According to Williams, initially funding was received for 130 children in the OVC programme and then they were given funding for another 150 children from the Health Sector Development Unit (HSDU), which has since come to an end. Following this, Williams said, in their proposals they asked for funding for both sets of children and in the end were told to care for 300 children.
In their OVC programme, Lifeline caters for the educational support of the children by giving them school uniforms, text books and extra tuition. The children are also provided with hot meals at school and at home and they benefit also from Lifeline’s vibrant youth club. Home-based care and psychosocial counselling are also provided for the children.

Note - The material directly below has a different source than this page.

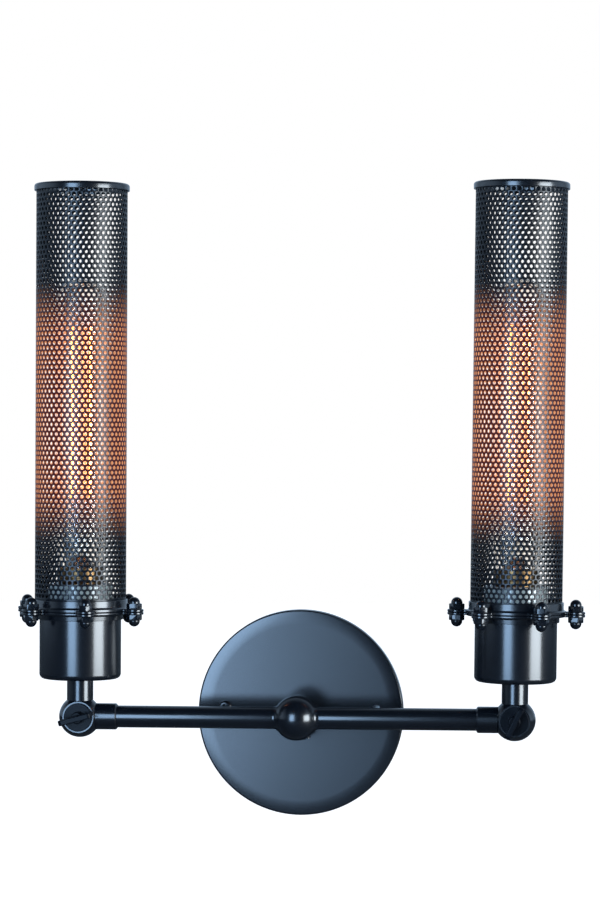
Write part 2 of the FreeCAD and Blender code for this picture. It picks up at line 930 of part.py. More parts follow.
def terminal_screws():
    screws = []
    for place in terminal_places():
        top = place + Z_WAY * holder_bottom
        head = rod(terminal_head_radius, top - Z_WAY * terminal_head_height, top)
        shank = rod(terminal_shank_radius, top, top + Z_WAY * terminal_shank_length)
        slot_low = at(-terminal_head_radius, -terminal_slot_width / 2, -terminal_head_height)
        slot_high = at(terminal_head_radius, terminal_slot_width / 2,
                       terminal_slot_depth - terminal_head_height)
        screws.append(head.fuse(shank).cut(block(top + slot_low, top + slot_high)))
    return Part.makeCompound(screws)


def bulb_contact():
    neck = bulb_insulator_radius - seat_clearance
    inside = bulb_insulator_top + cap_wall
    return turned([
        (0, bulb_contact_bottom),
        (bulb_contact_tip_radius, bulb_contact_bottom, bulb_contact_tip_height / 2),
        (bulb_contact_tip_radius, bulb_contact_bottom + bulb_contact_tip_height),
        (neck, bulb_insulator_top),
        (neck, inside),
        (0, inside),
    ])


def bulb_cap():
    inside = cap_radius - cap_wall
    return turned([
        (bulb_insulator_radius, bulb_insulator_top),
        (cap_radius, cap_shoulder),
        (cap_radius, cap_top, cap_wall / 2),
        (inside, cap_top),
        (inside, cap_shoulder + cap_wall / 2),
        (bulb_insulator_radius, bulb_insulator_top + cap_wall),
    ])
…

The children’s parents are included in the programme as the NGO works along with them to assist in bettering their parenting skills and teaching them to prepare nutritional meals for their children.
Children at present are involved in a summer programme at Lifeline where they report four days a week and are taught drama, craft, art and information technology. This is funded by UNICEF for children between the ages of six and seventeen.

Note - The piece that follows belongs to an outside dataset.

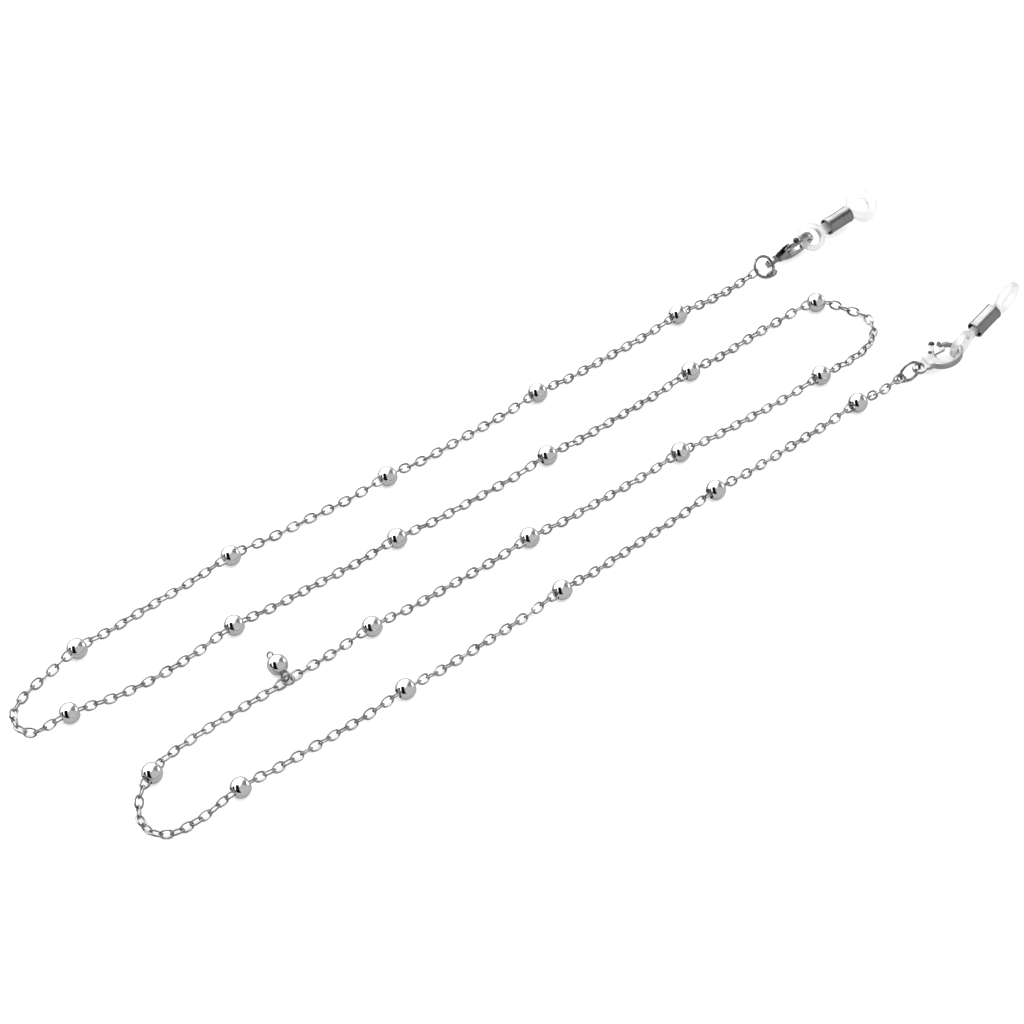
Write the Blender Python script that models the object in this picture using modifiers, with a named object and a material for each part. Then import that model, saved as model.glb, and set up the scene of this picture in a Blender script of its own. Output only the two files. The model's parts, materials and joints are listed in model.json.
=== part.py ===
"""Eyeglass retainer: a beaded neck chain with a clip-on silicone temple loop at each end.

The chain lies on a flat surface in four rows that run along X, joined by three turns, and
weighs itself down onto z = 0. Each stretch of chain between two beads is a plain tube of the
links' outer width. Each end carries a jump ring, a lobster clasp with a sprung gate, and a
silicone loop with a sliding metal sleeve. A small ball charm hangs beside the third row.

Run it with: blender --background --python part.py
"""

import math

import bmesh
import bpy
from mathutils import Matrix, Vector

MM = 0.001

# Beads and chain
BEAD_RADIUS = 1.9 * MM
BEAD_BORE_RADIUS = 1.15 * MM
BEAD_ARC_STEPS = 6
BEAD_SIDES = 12
CHAIN_WIDTH = 1.8 * MM
TUBE_SPACING = 3 * MM
REST_CLEARANCE = 0.02 * MM
SAG_LENGTH = 9 * MM
GAP = 0.3 * MM

# Jump rings at the ends, and the ring that joins the two halves of the third row
END_RING_RADIUS = 2.15 * MM
END_RING_WIRE = 0.35 * MM
JOIN_RING_RADIUS = 0.95 * MM
JOIN_RING_WIRE = 0.22 * MM

# Lobster clasp, drawn in its own plane: u along its length from the eye, w across it
CLASP_THICKNESS = 1.5 * MM
EYE_RADIUS = 1.4 * MM
EYE_HOLE_RADIUS = 0.95 * MM
EYE_TAB_THICKNESS = 0.8 * MM
EYE_TAB_END = 1.7 * MM
JAW_OUTER = {"centre": (6.15 * MM, 0.2 * MM), "radii": (4.0 * MM, 3.05 * MM)}
JAW_INNER = {"centre": (6.6 * MM, 0.1 * MM), "radii": (2.55 * MM, 2.0 * MM)}
JAW_TIP_ANGLE = 84
PIVOT = (3.6 * MM, 1.6 * MM)
CHEEK_RADIUS = 1.05 * MM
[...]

And come next year Lifeline along with other NGOs will once again have to submit proposals for funding to USAID.
Meanwhile, Chief of Party of GHARP Kwame Asiedu, following a news item in the Kaieteur News, had explained to the newspaper that the funding for some NGOs was cut based on a decision aimed at ensuring that there is no ‘overlapping’ in the services being provided.
He had stated that the move was essential since complete transparency is required in utilizing US Government funding. The decision was also made to encourage competitiveness among NGOs.